Emit the exact text of every line from the line with "Keep writing the" to the line with "round the tube.", both ends included. No other output is expected.

= = = = =

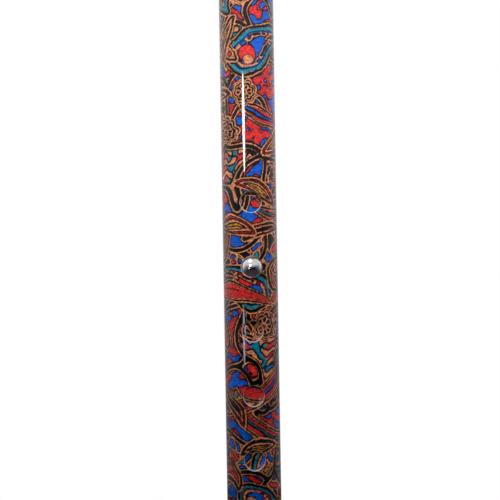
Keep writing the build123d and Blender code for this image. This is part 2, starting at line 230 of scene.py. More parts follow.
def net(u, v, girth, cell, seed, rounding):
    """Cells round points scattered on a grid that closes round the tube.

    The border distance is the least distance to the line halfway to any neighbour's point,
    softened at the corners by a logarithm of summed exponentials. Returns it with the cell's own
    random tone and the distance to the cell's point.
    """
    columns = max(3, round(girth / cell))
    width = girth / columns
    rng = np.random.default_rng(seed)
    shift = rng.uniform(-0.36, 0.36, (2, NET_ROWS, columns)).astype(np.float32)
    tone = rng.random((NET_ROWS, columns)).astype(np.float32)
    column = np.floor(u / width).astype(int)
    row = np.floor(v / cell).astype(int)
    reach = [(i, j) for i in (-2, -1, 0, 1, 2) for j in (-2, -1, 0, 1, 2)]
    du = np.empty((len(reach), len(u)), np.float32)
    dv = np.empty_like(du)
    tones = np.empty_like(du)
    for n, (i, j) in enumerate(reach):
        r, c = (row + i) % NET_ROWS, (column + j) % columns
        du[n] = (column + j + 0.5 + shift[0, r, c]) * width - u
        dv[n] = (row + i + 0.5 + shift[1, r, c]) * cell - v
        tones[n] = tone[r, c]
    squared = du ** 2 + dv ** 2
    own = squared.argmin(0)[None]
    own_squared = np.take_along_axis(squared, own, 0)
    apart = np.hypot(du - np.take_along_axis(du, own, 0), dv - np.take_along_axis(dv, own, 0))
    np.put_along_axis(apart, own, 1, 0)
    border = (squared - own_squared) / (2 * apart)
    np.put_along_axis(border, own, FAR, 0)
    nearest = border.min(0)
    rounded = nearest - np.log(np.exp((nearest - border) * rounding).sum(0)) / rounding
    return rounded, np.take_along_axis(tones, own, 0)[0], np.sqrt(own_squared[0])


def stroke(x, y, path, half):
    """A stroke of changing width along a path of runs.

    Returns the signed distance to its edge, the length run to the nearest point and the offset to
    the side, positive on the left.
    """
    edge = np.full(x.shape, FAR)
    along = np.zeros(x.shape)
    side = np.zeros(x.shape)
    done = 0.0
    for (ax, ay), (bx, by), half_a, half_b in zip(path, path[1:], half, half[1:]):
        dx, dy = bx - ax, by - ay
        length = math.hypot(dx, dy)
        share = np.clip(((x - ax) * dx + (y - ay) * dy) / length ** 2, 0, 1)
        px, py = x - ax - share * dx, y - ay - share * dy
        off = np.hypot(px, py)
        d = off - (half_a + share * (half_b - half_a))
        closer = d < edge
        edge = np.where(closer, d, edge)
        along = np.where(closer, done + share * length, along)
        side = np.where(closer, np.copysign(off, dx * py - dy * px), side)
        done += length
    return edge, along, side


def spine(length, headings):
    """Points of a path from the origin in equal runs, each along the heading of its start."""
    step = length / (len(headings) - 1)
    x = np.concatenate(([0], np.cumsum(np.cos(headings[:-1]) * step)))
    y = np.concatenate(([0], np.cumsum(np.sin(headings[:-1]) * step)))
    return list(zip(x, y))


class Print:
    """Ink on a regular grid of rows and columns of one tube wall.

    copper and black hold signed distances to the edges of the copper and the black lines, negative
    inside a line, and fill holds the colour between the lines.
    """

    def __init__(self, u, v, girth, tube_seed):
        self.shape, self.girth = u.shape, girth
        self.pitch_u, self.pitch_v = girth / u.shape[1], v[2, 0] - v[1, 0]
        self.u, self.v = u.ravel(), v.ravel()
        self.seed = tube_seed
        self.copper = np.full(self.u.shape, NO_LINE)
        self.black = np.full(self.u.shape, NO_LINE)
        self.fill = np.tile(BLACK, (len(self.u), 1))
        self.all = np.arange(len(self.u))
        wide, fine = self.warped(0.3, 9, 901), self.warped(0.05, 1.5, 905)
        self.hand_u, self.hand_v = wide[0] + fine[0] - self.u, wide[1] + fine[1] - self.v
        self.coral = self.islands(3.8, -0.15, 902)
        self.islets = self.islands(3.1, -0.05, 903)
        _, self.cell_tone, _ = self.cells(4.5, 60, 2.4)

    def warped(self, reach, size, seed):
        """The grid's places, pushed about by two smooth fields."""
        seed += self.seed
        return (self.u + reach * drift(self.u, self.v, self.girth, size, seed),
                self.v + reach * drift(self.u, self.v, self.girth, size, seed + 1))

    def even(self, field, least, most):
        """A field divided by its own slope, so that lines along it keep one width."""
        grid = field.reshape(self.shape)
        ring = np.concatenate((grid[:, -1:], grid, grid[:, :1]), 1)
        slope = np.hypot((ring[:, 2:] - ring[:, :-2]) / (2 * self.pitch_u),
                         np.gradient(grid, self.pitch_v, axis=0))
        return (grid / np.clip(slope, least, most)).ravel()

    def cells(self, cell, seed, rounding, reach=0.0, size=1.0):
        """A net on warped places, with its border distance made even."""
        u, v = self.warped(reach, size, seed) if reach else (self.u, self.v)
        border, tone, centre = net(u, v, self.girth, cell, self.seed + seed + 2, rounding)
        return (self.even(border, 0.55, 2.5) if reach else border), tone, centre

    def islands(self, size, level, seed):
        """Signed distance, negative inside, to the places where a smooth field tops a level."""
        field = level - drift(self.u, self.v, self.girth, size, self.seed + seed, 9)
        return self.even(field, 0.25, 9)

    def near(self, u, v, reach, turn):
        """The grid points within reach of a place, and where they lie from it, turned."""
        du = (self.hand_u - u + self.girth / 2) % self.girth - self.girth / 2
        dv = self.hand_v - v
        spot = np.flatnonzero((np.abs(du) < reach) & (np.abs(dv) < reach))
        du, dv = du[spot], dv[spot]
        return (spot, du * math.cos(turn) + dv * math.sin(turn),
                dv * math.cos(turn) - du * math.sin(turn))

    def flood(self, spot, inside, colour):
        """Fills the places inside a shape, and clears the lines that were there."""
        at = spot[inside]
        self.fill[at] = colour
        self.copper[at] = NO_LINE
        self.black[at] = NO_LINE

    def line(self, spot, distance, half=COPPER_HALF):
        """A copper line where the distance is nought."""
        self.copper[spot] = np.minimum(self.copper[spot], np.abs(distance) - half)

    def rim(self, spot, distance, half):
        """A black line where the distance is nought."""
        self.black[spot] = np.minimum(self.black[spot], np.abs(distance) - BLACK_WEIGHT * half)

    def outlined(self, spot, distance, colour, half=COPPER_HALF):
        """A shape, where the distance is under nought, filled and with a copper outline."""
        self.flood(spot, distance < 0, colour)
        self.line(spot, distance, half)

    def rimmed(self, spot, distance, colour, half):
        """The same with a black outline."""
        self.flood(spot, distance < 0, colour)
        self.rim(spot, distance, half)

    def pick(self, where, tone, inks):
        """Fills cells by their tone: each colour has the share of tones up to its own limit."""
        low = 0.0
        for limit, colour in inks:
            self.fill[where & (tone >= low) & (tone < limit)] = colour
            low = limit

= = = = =

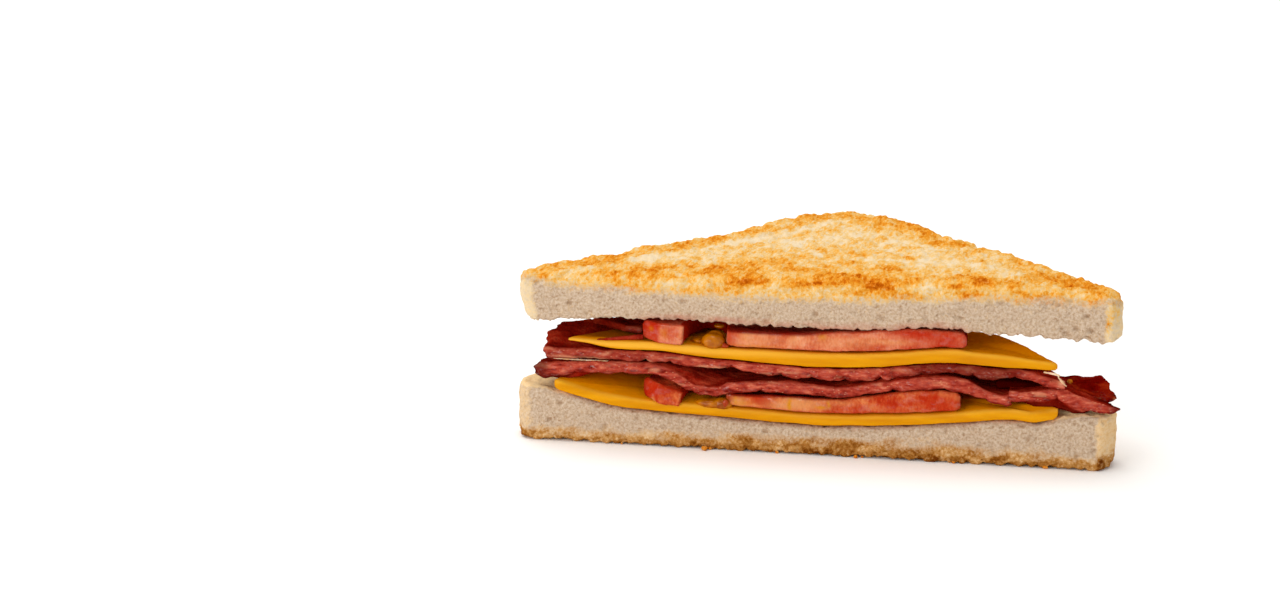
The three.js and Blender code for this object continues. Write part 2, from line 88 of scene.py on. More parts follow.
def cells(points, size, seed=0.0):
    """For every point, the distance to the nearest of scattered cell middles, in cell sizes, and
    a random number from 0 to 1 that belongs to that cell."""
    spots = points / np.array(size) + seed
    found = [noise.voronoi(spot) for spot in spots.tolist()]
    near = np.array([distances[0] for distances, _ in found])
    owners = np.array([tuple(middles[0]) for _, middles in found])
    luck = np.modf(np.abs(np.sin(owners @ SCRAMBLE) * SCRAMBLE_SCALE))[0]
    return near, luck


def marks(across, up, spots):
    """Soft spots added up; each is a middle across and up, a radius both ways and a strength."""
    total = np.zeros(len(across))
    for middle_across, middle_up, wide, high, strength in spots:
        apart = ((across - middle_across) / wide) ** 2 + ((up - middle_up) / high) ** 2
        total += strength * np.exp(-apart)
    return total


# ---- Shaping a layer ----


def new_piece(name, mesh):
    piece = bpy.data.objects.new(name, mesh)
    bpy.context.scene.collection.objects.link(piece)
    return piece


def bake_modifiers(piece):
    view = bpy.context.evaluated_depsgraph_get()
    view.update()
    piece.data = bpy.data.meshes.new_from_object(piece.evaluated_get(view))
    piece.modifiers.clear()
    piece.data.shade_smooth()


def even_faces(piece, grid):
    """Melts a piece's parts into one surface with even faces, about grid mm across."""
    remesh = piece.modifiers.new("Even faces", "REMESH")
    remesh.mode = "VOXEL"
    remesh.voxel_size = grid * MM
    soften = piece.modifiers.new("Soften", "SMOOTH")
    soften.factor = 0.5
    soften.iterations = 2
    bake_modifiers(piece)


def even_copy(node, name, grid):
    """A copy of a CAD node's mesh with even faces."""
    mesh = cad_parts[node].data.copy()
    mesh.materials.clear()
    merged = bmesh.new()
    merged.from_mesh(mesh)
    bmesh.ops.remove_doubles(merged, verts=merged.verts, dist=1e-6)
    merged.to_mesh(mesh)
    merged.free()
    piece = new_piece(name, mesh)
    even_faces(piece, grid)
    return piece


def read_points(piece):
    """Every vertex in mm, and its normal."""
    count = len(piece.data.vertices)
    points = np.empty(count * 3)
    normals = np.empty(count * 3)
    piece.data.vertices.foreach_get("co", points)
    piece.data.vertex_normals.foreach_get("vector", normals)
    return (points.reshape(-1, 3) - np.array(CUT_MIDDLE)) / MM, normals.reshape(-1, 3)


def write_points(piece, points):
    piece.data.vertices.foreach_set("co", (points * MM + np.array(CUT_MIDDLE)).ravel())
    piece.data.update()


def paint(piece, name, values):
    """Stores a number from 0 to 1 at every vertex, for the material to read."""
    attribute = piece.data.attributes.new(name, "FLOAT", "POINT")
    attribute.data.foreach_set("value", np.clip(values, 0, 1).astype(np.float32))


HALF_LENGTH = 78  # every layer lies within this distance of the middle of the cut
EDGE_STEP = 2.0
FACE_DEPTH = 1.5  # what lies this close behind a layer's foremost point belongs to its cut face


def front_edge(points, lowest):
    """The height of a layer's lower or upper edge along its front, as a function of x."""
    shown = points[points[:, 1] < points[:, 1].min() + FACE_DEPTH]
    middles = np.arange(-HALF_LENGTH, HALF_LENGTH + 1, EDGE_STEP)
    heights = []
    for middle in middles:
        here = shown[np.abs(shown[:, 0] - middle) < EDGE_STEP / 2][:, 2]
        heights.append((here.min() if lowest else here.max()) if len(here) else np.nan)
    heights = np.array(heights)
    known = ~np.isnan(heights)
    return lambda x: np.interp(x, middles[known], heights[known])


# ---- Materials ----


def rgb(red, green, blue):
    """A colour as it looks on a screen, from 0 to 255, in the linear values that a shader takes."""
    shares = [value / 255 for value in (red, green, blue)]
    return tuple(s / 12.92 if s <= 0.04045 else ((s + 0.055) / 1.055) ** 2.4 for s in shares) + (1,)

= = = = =

• Written answer:
Keep writing the build123d and Blender code for this image. This is part 2, starting at line 230 of scene.py. More parts follow.
def net(u, v, girth, cell, seed, rounding):
    """Cells round points scattered on a grid that closes round the tube.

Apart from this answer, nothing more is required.